The boom light on the excavator, far from providing a warning, was so situated as to cause some confusion to oncoming motorists. The plaintiff said that he thought that what he saw was a light which Mr Jaffray had affixed to the pole outside his home, and, on the evidence, it does not seem that this was an unreasonable impression for him to have obtained. I do not overlook the other lights on and in the defendant's vehicles which were discussed at some length with learned counsel during the course of argument. However, taking all of these factors into account, and mindful of my own role in the appellate process, I remain unpersuaded that the learned Commissioner was wrong in any of the respects attributed to him in Grounds 3, 4, 5, 6, 8 and 9.

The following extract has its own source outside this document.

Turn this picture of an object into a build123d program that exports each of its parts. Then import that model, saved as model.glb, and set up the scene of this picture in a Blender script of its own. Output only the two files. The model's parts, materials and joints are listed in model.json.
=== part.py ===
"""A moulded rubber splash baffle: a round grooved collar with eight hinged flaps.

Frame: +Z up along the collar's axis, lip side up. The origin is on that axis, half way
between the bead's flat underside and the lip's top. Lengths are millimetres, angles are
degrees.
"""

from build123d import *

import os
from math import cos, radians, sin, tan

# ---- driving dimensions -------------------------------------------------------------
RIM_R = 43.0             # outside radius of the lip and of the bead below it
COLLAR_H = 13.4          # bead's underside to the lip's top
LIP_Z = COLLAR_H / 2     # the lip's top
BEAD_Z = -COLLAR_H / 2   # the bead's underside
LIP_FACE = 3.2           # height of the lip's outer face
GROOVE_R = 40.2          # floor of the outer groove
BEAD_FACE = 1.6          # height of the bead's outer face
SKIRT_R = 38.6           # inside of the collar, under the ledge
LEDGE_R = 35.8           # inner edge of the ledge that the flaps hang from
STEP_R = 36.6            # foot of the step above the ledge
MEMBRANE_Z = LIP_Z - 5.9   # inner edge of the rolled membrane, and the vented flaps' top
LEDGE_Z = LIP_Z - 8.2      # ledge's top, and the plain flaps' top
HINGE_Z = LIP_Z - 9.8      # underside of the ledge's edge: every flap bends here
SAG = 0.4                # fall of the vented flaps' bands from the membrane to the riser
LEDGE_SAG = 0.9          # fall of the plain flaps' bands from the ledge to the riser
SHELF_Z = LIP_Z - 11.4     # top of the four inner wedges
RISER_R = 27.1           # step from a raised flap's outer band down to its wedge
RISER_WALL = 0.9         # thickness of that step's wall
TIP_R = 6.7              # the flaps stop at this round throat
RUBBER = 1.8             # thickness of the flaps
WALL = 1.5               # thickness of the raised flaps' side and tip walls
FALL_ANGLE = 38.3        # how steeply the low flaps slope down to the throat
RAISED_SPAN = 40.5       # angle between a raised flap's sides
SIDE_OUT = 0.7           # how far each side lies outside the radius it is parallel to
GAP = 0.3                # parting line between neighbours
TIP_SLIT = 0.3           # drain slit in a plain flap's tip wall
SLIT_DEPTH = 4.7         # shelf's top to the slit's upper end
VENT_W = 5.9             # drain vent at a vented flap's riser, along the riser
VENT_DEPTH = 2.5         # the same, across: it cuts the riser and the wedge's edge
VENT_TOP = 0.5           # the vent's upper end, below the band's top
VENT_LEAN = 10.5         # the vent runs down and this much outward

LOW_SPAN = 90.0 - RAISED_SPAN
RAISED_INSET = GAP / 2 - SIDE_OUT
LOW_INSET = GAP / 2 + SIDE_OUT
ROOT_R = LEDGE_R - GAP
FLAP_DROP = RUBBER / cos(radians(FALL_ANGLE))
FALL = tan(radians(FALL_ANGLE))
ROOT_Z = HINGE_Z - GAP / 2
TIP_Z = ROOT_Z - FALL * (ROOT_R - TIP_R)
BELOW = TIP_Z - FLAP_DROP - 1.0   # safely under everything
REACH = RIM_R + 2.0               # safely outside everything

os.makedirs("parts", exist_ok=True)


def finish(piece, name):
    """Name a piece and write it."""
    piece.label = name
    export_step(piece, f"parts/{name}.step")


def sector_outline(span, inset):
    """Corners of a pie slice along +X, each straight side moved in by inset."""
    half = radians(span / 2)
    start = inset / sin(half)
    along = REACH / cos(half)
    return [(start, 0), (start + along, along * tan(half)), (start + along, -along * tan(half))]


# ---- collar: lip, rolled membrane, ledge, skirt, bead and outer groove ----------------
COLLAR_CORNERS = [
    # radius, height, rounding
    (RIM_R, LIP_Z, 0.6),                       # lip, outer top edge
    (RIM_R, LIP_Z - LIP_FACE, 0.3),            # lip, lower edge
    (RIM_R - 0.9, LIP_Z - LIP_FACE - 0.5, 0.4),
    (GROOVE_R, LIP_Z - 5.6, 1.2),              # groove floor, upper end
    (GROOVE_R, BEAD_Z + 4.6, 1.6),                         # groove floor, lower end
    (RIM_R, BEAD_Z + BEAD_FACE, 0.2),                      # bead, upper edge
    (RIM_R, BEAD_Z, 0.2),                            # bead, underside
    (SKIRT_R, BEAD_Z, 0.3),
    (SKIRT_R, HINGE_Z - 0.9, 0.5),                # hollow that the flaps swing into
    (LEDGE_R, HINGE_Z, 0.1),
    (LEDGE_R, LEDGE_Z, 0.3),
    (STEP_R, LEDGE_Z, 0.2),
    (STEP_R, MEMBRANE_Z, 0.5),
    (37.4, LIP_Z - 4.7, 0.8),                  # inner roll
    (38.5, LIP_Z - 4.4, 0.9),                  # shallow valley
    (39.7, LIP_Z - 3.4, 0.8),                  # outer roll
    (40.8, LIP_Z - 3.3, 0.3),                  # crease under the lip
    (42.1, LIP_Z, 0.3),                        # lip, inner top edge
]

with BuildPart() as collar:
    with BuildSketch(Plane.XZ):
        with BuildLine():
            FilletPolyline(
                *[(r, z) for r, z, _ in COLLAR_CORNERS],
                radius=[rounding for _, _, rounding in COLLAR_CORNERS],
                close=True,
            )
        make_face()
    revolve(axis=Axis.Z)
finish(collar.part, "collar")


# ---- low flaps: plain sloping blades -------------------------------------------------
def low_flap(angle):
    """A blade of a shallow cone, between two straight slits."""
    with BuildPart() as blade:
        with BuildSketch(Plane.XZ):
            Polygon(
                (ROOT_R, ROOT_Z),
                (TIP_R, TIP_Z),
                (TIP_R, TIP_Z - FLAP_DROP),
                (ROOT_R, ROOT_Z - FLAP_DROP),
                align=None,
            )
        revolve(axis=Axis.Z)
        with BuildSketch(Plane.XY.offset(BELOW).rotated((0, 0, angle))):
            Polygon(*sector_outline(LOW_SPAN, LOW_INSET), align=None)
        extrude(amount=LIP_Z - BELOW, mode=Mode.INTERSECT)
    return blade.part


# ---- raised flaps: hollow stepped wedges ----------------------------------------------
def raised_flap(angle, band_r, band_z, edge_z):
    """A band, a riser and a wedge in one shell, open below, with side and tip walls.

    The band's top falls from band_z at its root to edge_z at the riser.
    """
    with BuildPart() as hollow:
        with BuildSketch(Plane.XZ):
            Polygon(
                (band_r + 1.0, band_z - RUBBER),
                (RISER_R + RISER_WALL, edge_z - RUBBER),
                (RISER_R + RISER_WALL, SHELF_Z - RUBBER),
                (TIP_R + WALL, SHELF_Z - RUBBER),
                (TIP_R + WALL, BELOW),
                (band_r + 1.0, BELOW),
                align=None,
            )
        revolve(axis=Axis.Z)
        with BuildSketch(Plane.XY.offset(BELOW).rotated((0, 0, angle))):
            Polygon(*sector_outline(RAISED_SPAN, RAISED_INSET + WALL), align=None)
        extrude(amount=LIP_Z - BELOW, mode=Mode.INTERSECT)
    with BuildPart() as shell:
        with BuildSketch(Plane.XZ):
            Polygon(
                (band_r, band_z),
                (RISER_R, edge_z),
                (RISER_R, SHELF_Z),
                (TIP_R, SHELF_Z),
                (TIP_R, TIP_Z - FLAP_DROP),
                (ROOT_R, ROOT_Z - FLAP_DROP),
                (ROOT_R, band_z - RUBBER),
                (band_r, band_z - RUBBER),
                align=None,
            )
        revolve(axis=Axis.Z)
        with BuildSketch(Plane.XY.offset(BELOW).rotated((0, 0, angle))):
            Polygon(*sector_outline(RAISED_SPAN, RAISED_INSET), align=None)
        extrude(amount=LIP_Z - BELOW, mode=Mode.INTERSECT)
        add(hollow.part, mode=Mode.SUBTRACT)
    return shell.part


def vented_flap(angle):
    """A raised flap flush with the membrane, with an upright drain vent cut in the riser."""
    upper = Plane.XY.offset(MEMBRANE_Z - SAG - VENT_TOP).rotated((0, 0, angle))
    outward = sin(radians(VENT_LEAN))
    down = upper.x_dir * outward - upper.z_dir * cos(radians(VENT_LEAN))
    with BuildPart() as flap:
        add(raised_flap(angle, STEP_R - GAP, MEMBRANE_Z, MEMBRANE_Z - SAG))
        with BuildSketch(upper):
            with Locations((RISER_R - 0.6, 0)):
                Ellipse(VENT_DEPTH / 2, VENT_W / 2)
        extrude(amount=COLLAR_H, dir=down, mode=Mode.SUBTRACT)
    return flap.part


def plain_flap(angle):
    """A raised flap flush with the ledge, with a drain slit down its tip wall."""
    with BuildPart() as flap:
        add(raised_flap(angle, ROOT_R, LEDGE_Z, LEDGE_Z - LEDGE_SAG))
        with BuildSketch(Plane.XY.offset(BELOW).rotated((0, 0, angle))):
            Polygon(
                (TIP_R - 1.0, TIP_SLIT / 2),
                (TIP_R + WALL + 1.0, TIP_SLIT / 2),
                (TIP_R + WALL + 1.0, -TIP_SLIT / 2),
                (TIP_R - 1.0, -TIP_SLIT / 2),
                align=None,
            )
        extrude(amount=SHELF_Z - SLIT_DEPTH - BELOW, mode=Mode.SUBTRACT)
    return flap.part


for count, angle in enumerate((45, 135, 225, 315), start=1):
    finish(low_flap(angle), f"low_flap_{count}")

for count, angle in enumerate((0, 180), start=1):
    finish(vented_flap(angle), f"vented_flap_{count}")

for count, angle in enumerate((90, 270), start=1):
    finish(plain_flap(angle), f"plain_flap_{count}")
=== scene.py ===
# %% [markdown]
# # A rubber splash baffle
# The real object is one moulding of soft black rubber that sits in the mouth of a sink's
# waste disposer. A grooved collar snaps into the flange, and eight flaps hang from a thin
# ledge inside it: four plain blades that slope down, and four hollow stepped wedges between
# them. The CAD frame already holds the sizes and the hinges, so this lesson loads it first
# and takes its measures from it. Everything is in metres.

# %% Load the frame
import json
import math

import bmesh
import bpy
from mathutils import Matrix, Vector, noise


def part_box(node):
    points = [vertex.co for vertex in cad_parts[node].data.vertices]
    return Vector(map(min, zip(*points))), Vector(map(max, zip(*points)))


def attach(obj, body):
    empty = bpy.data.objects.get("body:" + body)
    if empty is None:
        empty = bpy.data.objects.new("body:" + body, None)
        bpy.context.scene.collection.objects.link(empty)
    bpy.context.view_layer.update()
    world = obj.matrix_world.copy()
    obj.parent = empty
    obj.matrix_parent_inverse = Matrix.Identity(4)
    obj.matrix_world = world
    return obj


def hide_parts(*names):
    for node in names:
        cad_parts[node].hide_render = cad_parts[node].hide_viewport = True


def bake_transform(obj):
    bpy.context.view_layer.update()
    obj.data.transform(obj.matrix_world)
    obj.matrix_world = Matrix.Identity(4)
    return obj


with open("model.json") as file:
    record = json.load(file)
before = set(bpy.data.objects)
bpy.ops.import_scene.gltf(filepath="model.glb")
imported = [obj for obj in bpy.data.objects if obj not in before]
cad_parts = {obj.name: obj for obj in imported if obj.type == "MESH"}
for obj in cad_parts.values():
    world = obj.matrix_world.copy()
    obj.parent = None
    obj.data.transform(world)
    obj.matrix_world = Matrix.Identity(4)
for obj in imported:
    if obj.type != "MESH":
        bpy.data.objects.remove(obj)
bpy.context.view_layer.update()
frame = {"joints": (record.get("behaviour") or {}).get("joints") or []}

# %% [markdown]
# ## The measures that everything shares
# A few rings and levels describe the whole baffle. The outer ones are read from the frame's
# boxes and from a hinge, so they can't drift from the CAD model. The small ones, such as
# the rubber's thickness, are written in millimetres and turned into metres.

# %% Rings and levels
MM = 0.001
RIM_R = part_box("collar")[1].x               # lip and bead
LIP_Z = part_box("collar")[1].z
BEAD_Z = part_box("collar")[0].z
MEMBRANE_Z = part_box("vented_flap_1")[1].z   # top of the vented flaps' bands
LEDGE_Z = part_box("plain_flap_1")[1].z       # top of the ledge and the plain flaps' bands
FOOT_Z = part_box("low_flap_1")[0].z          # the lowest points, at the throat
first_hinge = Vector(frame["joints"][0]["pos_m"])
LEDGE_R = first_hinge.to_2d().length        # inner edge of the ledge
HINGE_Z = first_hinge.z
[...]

This was not a case of a vehicle which had broken down unexpectedly on the side of the road, nor was it a case in which the defendant's only realistic option was to load his vehicle from a position in which it was partly obstructing the highway. It was rather a case in which an obstruction was created in circumstances in which the risk was clearly foreseeable, and an alternative course of conduct should have been readily apparent. In such circumstances, notwithstanding the plaintiff's clear failure to keep a proper lookout and take timely avoiding action, thus rendering him partly responsible for the occurrence, I am unable to say that an apportionment resulting in the defendant bearing four fifths of the resultant loss is inequitable or unfair. The defendant created the dangerous situation and in my opinion, should bear the greater share of responsibility. (Van Essen v Lee 97/71; A V Jennings Construction Pty Ltd v Maumill (HC) 30 ALJ 100).
Accordingly, the appeal will be dismissed with costs.